A2: Yes, very much so. The localization
text volume for a text adventure game may be more than ten times that of an
action game in the same category, while a competitive game may have relatively
little text but extremely high demands for terminology consistency and update
speed. RPGs emphasize narrative and cultural adaptation, SLG titles emphasize
terminology and strategic text, and casual games emphasize UI brevity and
store-page marketing power.
Q3: How should sensitive cultural content
be handled?
A3: There is no universal solution.
Decisions should be made based on the target market’s cultural context, player
acceptance, and release strategy. Some content can be adapted through
paraphrase, some requires visual changes, and in rare cases some content may
need to be removed. The key is for the localization team to have cultural
judgment, not to react only after problems appear.
Q4: Game updates happen frequently. How can
localization keep up?
A4: The key is to build a continuous
localization workflow, turning localization from “the last step before release”

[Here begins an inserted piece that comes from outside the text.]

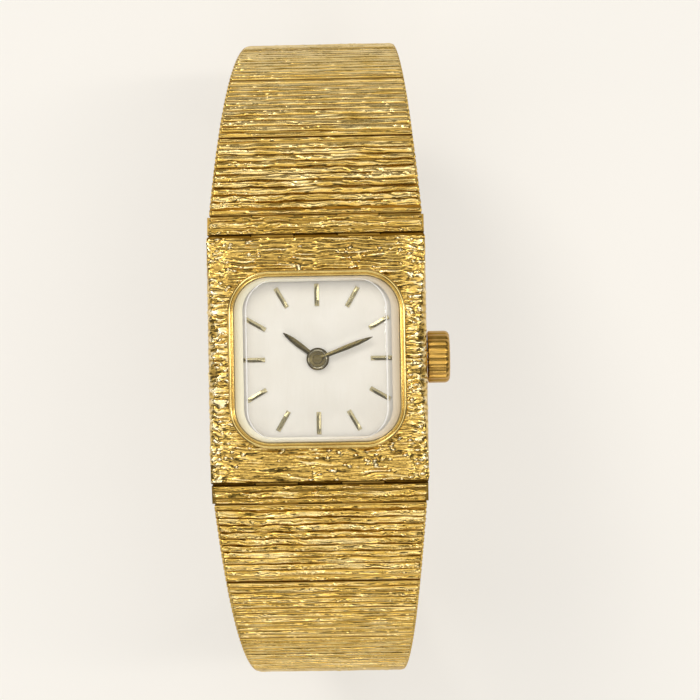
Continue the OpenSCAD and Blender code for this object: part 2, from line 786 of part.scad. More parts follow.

into a synchronized part of the development process. Practical steps include
early text evaluation, automated string extraction, ongoing terminology
updates, and parallel LQA.
Q5: What is the most important thing when
choosing a game localization provider?
A5: The most important thing is whether the
vendor truly understands games. It must be able to distinguish different
content types and their translation strategies, make sound cultural judgments,
handle technical adaptation, maintain a complete LQA process, and keep pace
with version updates. A vendor that only translates but does not understand
games often becomes an invisible weak point in global publishing.